When the decision has been taken to send the Ring to the Fire, his feelings are those of Papageno [The Magic Flute]: ‘such dangerous exploits are not for hobbits like me. I would much rather stay home than risk my life on the very slight chance of winning glory.’ But his conscience tells him: ‘You may be nobody in particular in yourself, yet, for some inexplicable reasons, through no choice of your own, the Ring has come into your keeping, so that is on you and not on Gandalf or Aragorn that the task falls of destroying it’ (Auden, 55).

Yes, this could be seen as a removal of Frodo’s power of free will. However, being human, he still has the choice to refuse the task of destroying the Ring. Frodo knows that the Ring has come into his possession through some higher fate than he is aware of. Knowing that he can’t pass on such a task to someone else, and still have a clean conscience, Frodo makes the decision to carry this item of power that has worked its way into his life.

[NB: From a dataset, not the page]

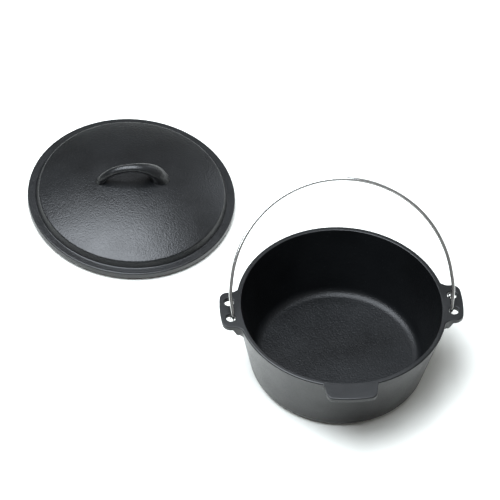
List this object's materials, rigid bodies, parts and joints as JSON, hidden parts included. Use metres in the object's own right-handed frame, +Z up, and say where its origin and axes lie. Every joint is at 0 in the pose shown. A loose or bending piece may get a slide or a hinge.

In his book, Master of Middle-Earth, Paul H. Kocher speaks about Frodo being chosen to bear the Ring. Frodo is not quite sure as to why he was chosen and not someone else. He is sure that it is not because of any past merits that he has. Gandalf tells him that even he is unaware as to the reasons that Frodo was chosen, but assures him that he has been chosen and must now use what wit and strength he has. Gandalf carefully goes on to inform Frodo that he is free to accept or reject the choice: ‘…the decision lies with you.’ The option not to cooperate with the grand design is open to Frodo’s will, as it is to that of all other intelligent creatures who are aware of the issues” (Kocher, 36).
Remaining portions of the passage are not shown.